Mirella Weingarten hat dazu ein großartiges Bühnenbild geschaffen, einen steilen Hügel, den der Tänzer erklimmt und auf dem manchmal die Musiker stehen und spielen. Es ist eine weite Landschaft mit Seilen aus Hanf und viel Erde, die herabrieselt. Der Tänzer versucht verzweifelt, den steilen Hügel zu erklimmen. Es gelingt ihm, dabei wird er immer schmutziger und schmutziger.

Ruth Little ist die Dramaturgin, Michael Hulls hat die Bühne in ein gelbes, bisweilen dunkles Licht getaucht. Vincenzo Lamagna ist der Komponist und Sounddesigner. Leise Stimmen sind zu hören, dann Röhren, Schnaufen, Stöhnen. Jordan Tannahill hat den Text zu „Xenos“ geschrieben. Knackende Stimmen wie von einer alten Grammophonplatte zählen die Namen der gefallenen Soldaten auf. Hinzu kommen Fragmente traditioneller indischer Lieder und eine sanfte Streichermusik, ein Bass, eine Violine. Manchmal Saxophonklänge.

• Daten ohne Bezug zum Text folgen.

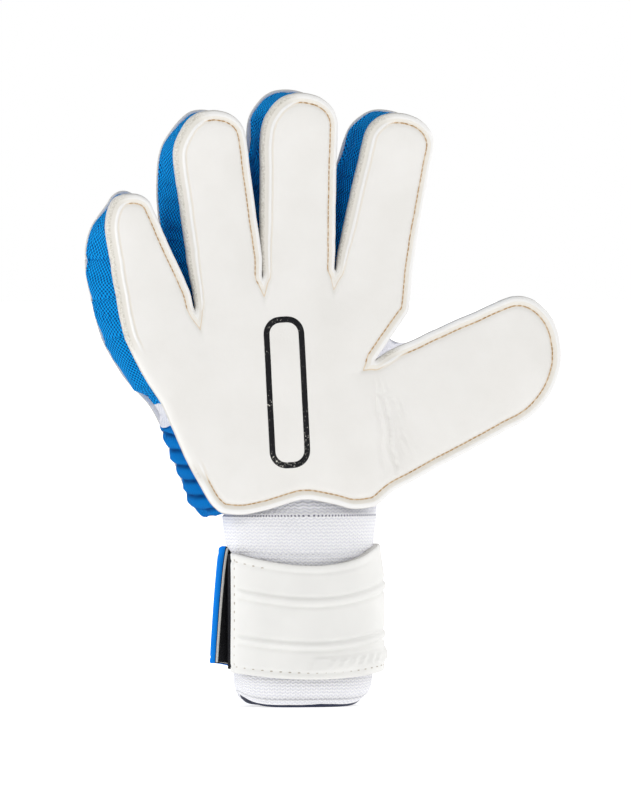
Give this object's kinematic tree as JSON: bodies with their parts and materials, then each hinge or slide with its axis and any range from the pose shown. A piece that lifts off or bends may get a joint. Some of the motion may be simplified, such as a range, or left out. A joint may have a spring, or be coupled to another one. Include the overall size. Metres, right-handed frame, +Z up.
{
  "type": "goalkeeper glove",
  "caption": "Padded right-hand goalkeeper glove with foam palm, mesh-sided fingers, knitted cuff and a wrap-round wrist strap that opens; all digits bend.",
  "frame": {"origin": "on the cuff's bottom rim, in the middle of its palm side", "axes": "+Z up along the hand from the cuff to the fingertips, the palm faces -Y, the thumb points to +X"},
  "size_m": [0.2355, 0.0528, 0.3024],
  "materials": {
    "palm_latex": "matt warm white latex foam with a fine open grain",
    "back_foam": "satin white embossed foam",
    "strap_foam": "satin white embossed foam",
    "blue_mesh": "matt blue knitted mesh",
    "blue_elastic": "matt blue gathered elastic",
    "white_mesh": "matt white knitted mesh",
    "lining": "soft brushed lining",
    "hook_tape": "black hook tape",
    "loop_tape": "black loop tape",
    "blue_cover": "satin blue embossed cover",
    "binding": "navy woven binding tape",
    "thread": "tan sewing thread",
    "print_ink": "worn black print"
  },
  "bodies": {
    "cuff": {"wrist_sleeve": "white_mesh", "cuff_binding": "binding", "strap_base": "loop_tape", "strap_foam": "strap_foam", "loop_patch": "loop_tape"},
    "strap_tab": {"strap_tab_hook": "hook_tape", "strap_tab_cover": "blue_cover"},
    "strap_tip": {"strap_tip_hook": "hook_tape", "strap_tip_cover": "blue_cover"},
    "wrist": {"wrist_band": "white_mesh"},
    "hand": {"palm_foam": "palm_latex", "hand_lining": "lining", "backhand_foam": "back_foam", "side_gusset": "blue_mesh", "stretch_panel": "blue_elastic", "thumb_web": "white_mesh", "knuckle_pad": "back_foam"},
    "little_base": {"little_palm_foam_base": "palm_latex", "little_gusset_base": "blue_mesh", "little_back_foam_base": "back_foam"},
    "little_middle": {"little_palm_foam_middle": "palm_latex", "little_gusset_middle": "blue_mesh", "little_back_foam_middle": "back_foam"},
    "little_tip": {"little_palm_foam_tip": "palm_latex", "little_gusset_tip": "blue_mesh", "little_back_foam_tip": "back_foam"},
    "ring_base": {"ring_palm_foam_base": "palm_latex", "ring_gusset_base": "blue_mesh", "ring_back_foam_base": "back_foam"},
    "ring_middle": {"ring_palm_foam_middle": "palm_latex", "ring_gusset_middle": "blue_mesh", "ring_back_foam_middle": "back_foam"},
    "ring_tip": {"ring_palm_foam_tip": "palm_latex", "ring_gusset_tip": "blue_mesh", "ring_back_foam_tip": "back_foam"},
    "middle_base": {"middle_palm_foam_base": "palm_latex", "middle_gusset_base": "blue_mesh", "middle_back_foam_base": "back_foam"},
    "middle_middle": {"middle_palm_foam_middle": "palm_latex", "middle_gusset_middle": "blue_mesh", "middle_back_foam_middle": "back_foam"},
    "middle_tip": {"middle_palm_foam_tip": "palm_latex", "middle_gusset_tip": "blue_mesh", "middle_back_foam_tip": "back_foam"},
    "index_base": {"index_palm_foam_base": "palm_latex", "index_gusset_base": "blue_mesh", "index_back_foam_base": "back_foam"},
    "index_middle": {"index_palm_foam_middle": "palm_latex", "index_gusset_middle": "blue_mesh", "index_back_foam_middle": "back_foam"},
    "index_tip": {"index_palm_foam_tip": "palm_latex", "index_gusset_tip": "blue_mesh", "index_back_foam_tip": "back_foam"},
    "thumb_base": {"thumb_palm_foam_base": "palm_latex", "thumb_gusset_base": "white_mesh", "thumb_back_foam_base": "back_foam"},
    "thumb_tip": {"thumb_palm_foam_tip": "palm_latex", "thumb_gusset_tip": "blue_mesh", "thumb_back_foam_tip": "back_foam"}
  },
  "joints": [
    {"name": "wrist_lower", "type": "hinge", "parent": "cuff", "child": "wrist", "pos_m": [0, 0.0182, 0.0805], "axis": [1, 0, 0], "range_deg": [-12, 12], "stiffness_Nm_per_rad": 0.3},
    {"name": "wrist_upper", "type": "hinge", "parent": "wrist", "child": "hand", "pos_m": [0, 0.0182, 0.0904], "axis": [1, 0, 0], "range_deg": [-12, 12], "stiffness_Nm_per_rad": 0.3},
    {"name": "little_knuckle", "type": "hinge", "parent": "hand", "child": "little_base", "pos_m": [-0.07877, -0.0018, 0.19562], "axis": [0.9945, 0, 0.1045], "range_deg": [-8, 75], "stiffness_Nm_per_rad": 0.05},
    {"name": "little_middle_joint", "type": "hinge", "parent": "little_base", "child": "little_middle", "pos_m": [-0.08544, -0.00263, 0.21339], "axis": [0.9361, 0, 0.3518], "range_deg": [-5, 85], "stiffness_Nm_per_rad": 0.04},
    {"name": "little_tip_joint", "type": "hinge", "parent": "little_middle", "child": "little_tip", "pos_m": [-0.0914, -0.00426, 0.22923], "axis": [0.9361, 0, 0.3518], "range_deg": [-3, 39], "stiffness_Nm_per_rad": 0.02},
    {"name": "ring_knuckle", "type": "hinge", "parent": "hand", "child": "ring_base", "pos_m": [-0.04455, -0.0018, 0.21554], "axis": [1, 0, 0], "range_deg": [-8, 75], "stiffness_Nm_per_rad": 0.05},
    {"name": "ring_middle_joint", "type": "hinge", "parent": "ring_base", "child": "ring_middle", "pos_m": [-0.04928, -0.00298, 0.2421], "axis": [0.9845, 0, 0.1754], "range_deg": [-5, 85], "stiffness_Nm_per_rad": 0.04},
    {"name": "ring_tip_joint", "type": "hinge", "parent": "ring_middle", "child": "ring_tip", "pos_m": [-0.0533, -0.00518, 0.26464], "axis": [0.9845, 0, 0.1754], "range_deg": [-3, 39], "stiffness_Nm_per_rad": 0.02},
    {"name": "middle_knuckle", "type": "hinge", "parent": "hand", "child": "middle_base", "pos_m": [-0.00771, -0.0018, 0.22199], "axis": [1, 0, 0], "range_deg": [-8, 75], "stiffness_Nm_per_rad": 0.05},
    {"name": "middle_middle_joint", "type": "hinge", "parent": "middle_base", "child": "middle_middle", "pos_m": [-0.00859, -0.00302, 0.24996], "axis": [0.9995, 0, 0.0314], "range_deg": [-5, 85], "stiffness_Nm_per_rad": 0.04},
    {"name": "middle_tip_joint", "type": "hinge", "parent": "middle_middle", "child": "middle_tip", "pos_m": [-0.00934, -0.00532, 0.27383], "axis": [0.9995, 0, 0.0314], "range_deg": [-3, 39], "stiffness_Nm_per_rad": 0.02},
    {"name": "index_knuckle", "type": "hinge", "parent": "hand", "child": "index_base", "pos_m": [0.03064, -0.0018, 0.21823], "axis": [1, 0, 0], "range_deg": [-8, 75], "stiffness_Nm_per_rad": 0.05},
    {"name": "index_middle_joint", "type": "hinge", "parent": "index_base", "child": "index_middle", "pos_m": [0.03542, -0.00293, 0.24376], "axis": [0.9829, 0, -0.184], "range_deg": [-5, 85], "stiffness_Nm_per_rad": 0.04},
    {"name": "index_tip_joint", "type": "hinge", "parent": "index_middle", "child": "index_tip", "pos_m": [0.03963, -0.00514, 0.26626], "axis": [0.9829, 0, -0.184], "range_deg": [-3, 39], "stiffness_Nm_per_rad": 0.02},
    {"name": "thumb_base_joint", "type": "hinge", "parent": "hand", "child": "thumb_base", "pos_m": [0.041, -0.0018, 0.14], "axis": [0, 0, -1], "range_deg": [-5, 45], "stiffness_Nm_per_rad": 0.06},
    {"name": "thumb_tip_joint", "type": "hinge", "parent": "thumb_base", "child": "thumb_tip", "pos_m": [0.08388, -0.0018, 0.16157], "axis": [0.4493, 0, -0.8934], "range_deg": [-5, 50], "stiffness_Nm_per_rad": 0.04},
    {"name": "strap_tab_hinge", "type": "hinge", "parent": "cuff", "child": "strap_tab", "pos_m": [-0.0408, 0.0195, 0.045], "axis": [0, 0, 1], "range_deg": [0, 120], "stiffness_Nm_per_rad": 0.002},
    {"name": "strap_tip_hinge", "type": "hinge", "parent": "strap_tab", "child": "strap_tip", "pos_m": [-0.028, 0.0368, 0.045], "axis": [0, 0, 1], "range_deg": [0, 70], "stiffness_Nm_per_rad": 0.002}
  ],
  "couplings": [
    {"joint": "wrist_upper", "follows": "wrist_lower", "ratio": 1},
    {"joint": "little_tip_joint", "follows": "little_middle_joint", "ratio": 0.45},
    {"joint": "ring_tip_joint", "follows": "ring_middle_joint", "ratio": 0.45},
    {"joint": "middle_tip_joint", "follows": "middle_middle_joint", "ratio": 0.45},
    {"joint": "index_tip_joint", "follows": "index_middle_joint", "ratio": 0.45}
  ]
}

Ganz am Ende fällt ein Kiefernzapfen vom Hügel herab. Khan hebt ihn auf und bedeckt ihn mit Sand. Und Hunderte von Kiefernzapfen fallen vom Hügel auf die Bühne. Vielleicht ist das ein kleiner Schimmer Hoffnung.

Ein Licht in der Dunkelheit: „Xenos“ von Akram Khan, Foto: Jean Louis Fernandez, Oper Köln

Akram Khan hat angekündigt, dass dies seine letzte Soloperformance gewesen sei, seine Abschiedstournee als Tänzer. Kaum zu glauben, wenn man gesehen hat, wie er mit seinen 44 Jahren über die Bühne jagt. Wir werden ihn und seine großartigen Solotanzdarbietungen nicht vergessen.